В нескольких словах
Неделя высокой моды в Париже открылась сюрреалистическим показом Schiaparelli, на котором певица Карди Би появилась с живым вороном на руке. Новая черно-белая коллекция Дэниела Розберри стала данью уважения наследию бренда, отказавшись от фирменных корсетов в пользу более свободных силуэтов и подтвердив статус высокой моды как главной \"фабрики идей\" в индустрии.
Неделя высокой моды в Париже открылась не блеском пайеток или красной дорожкой, а зловещим предзнаменованием с черными перьями. Карди Би, облаченная в эксклюзивное платье Schiaparelli с графической бахромой, стояла под позолоченными колоннами Малого дворца (Petit Palais), держа на руке живого ворона. Птица каркала, сверлила взглядом и едва не бросалась на окружающих, задавая тон всему показу, который унесся прямиком в сюрреализм.

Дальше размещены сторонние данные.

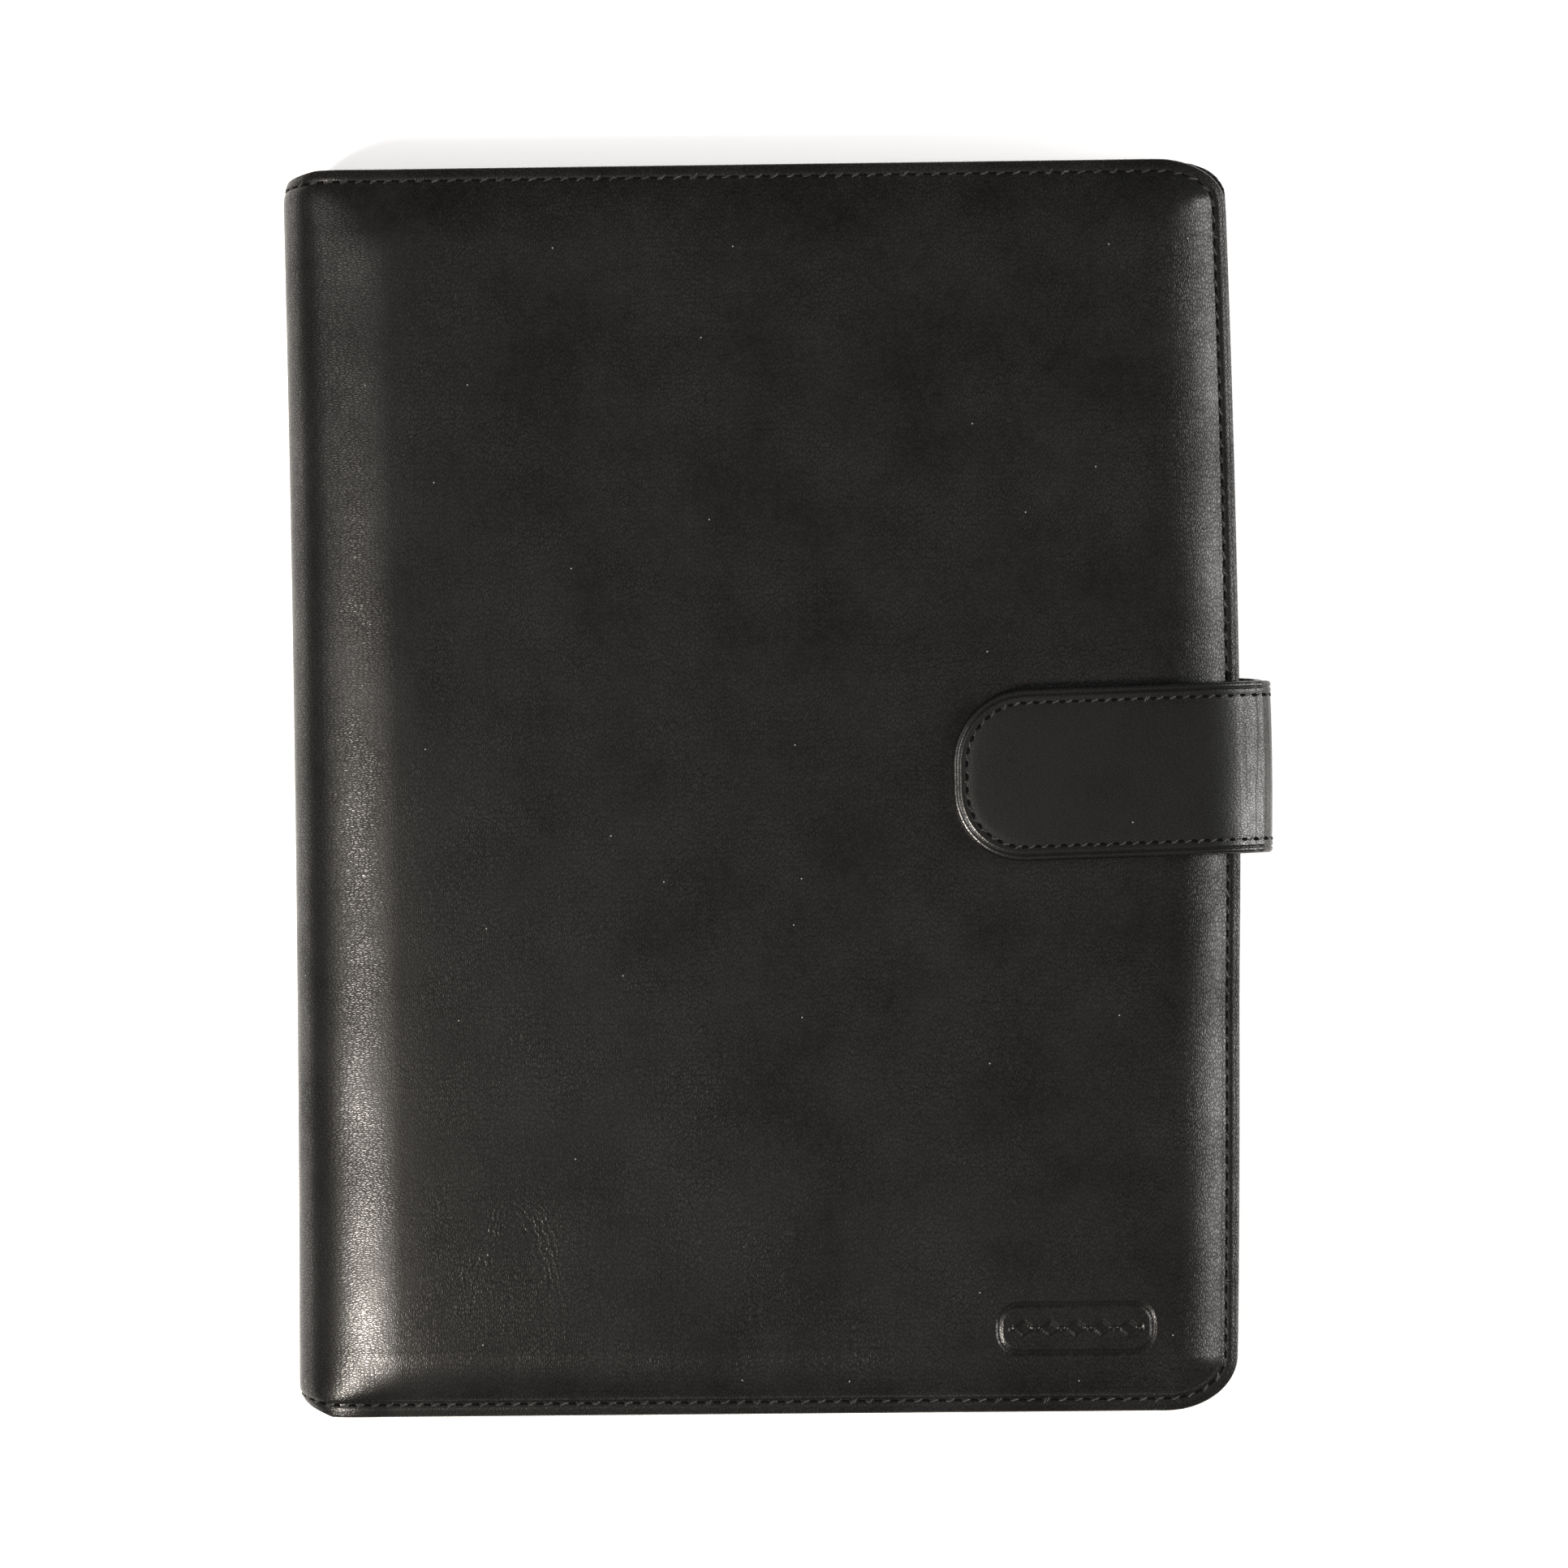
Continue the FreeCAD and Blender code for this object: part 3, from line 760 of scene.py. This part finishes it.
for label, side, seed in (("front", 1, 3.7), ("back", -1, 11.3)):
    panel = dress(book_panel(label + "_padded_leather", side, seed), "outer_leather")
    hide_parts(label + "_outer_leather", label + "_foam")
    if side > 0:
        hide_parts("spine_outer_leather", "spine_foam")
    roll_blend(panel, side)

    inner = dress(lining_panel(label + "_lining_sheet", side), "lining_leather")
    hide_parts(label + "_lining")
    if side > 0:
        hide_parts("spine_lining")
    roll_blend(inner, side)

    seam = sew(label + "_hem_stitches", [hem_path(STITCH_INSET, side)], hem_surface(side), **HEM_THREAD)
    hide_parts(label + "_stitching")
    if side > 0:
        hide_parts("spine_stitching")
    roll_blend(seam, side)


# ---------------------------------------------------------------- strap

tab_low, tab_high = corners("strap_tab_leather")
anchor_low, anchor_high = corners("strap_anchor")

STRAP_W = tab_high[1] - tab_low[1]
STRAP_Y = (tab_high[1] + tab_low[1]) / 2
STRAP_OUT = corners("strap_side_leather")[1][0]
STRAP_T = 2.6
TAB_TOP = tab_high[2]
TIP_X = tab_low[0]
TIP_R = 13.4
FOLD_R = 5.5
FOOT_R = 4.4
FOOT_Z = anchor_low[2]
FOOT_T = anchor_high[2] - anchor_low[2]
ANCHOR_X = anchor_low[0]
TILT = math.tan(math.radians(1.3))
SIDE_SPLIT = 14.0       # height at which the strap's lower and upper pieces meet
FOOT_SLIP = 1.5         # the strap is sewn on this far towards the head

FOLD_X = STRAP_OUT - FOLD_R
TAB_MIDDLE = (FOLD_X + TIP_X) / 2

STRAP_SHIFT = 1.5       # the real strap is a little long: its fold stands off the book's edge
TIP_SHIFT = 0.3
TIP_DROP = 0.38         # the tip is pulled down this much, mostly in its last TIP_BEND
TIP_BEND = 7.0
FOLD_SIZE = (14.0, 6.2)     # the soft fold's width and height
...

Этот образ идеально подошел для Schiaparelli. Основательница дома Эльза Скиапарелли создала свою легенду в 1930-е годы, вплетая в сердце высокой моды неожиданные элементы — платья с лобстерами, шляпки-туфли и, да, животных. Это наследие пронизывало осеннюю коллекцию Дэниела Розберри 2025 года — зрелище в чисто черных и белых тонах, поставленное так, будто сам город лишился цвета, оставив лишь резкий контраст и чистые эмоции.
Внутри царила кинематографическая атмосфера — строгий крой, летящие платья, отблески диско, мерцающие на подиуме, словно кадры из фильма. Но если в прошлом модный дом критиковали за чрезмерное увлечение корсетами и деформацией тела, то этот сезон ознаменовал сдвиг. Розберри, возможно, прислушавшись к критикам, отказался от своего фирменного корсетного силуэта. Вместо него появилось более свободное, эластичное исследование тела, перекликающееся с беспокойным духом самой Скиапарелли.
По словам Розберри, коллекция была вдохновлена моментом 1940 года, когда Эльза Скиапарелли бежала из оккупированного нацистами Парижа в Нью-Йорк — периодом, \"когда жизнь и искусство были на краю пропасти: на закате элегантности и на пороге конца мира, каким мы его знали\".
Эта напряженность чувствовалась в каждом образе: архивные коды были переосмыслены, но с неустанным стремлением в будущее. Платья изгибались, как кузова автомобилей, бедра вырисовывали немыслимые инженерные формы, а ленты из антикварных лионских ателье развевались, словно кинетические скульптуры.
Тем не менее, показ был не просто зрелищем. Это была высокая мода в ее самой сути — фабрика идей для всей индустрии, свободная от мимолетных трендов.
\"Шанель интересовало, как одежда может быть практически полезна женщинам; Эльзу интересовало, чем мода может быть\", — добавил Розберри.
Именно эта энергия вопроса \"а что, если?\", трансформация памяти, мифа и чистой техники в нечто невиданное ранее, поддерживает жизнеспособность высокой моды, даже когда мир устремляется к искусственному интеллекту и одноразовой быстрой моде.
Место проведения лишь усилило эффект. В Малом дворце сейчас проходит выставка, посвященная Чарльзу Уорту — англичанину XIX века, который изобрел высокую моду, привнеся в Париж артистизм и ручное ремесло. Симметрия была неотразима: в этих залах прошлое Schiaparelli столкнулось с будущим моды, напомнив всем, почему высокая мода важна — не как музейный экспонат, а как живая лаборатория для риска, переосмысления и радикальной красоты.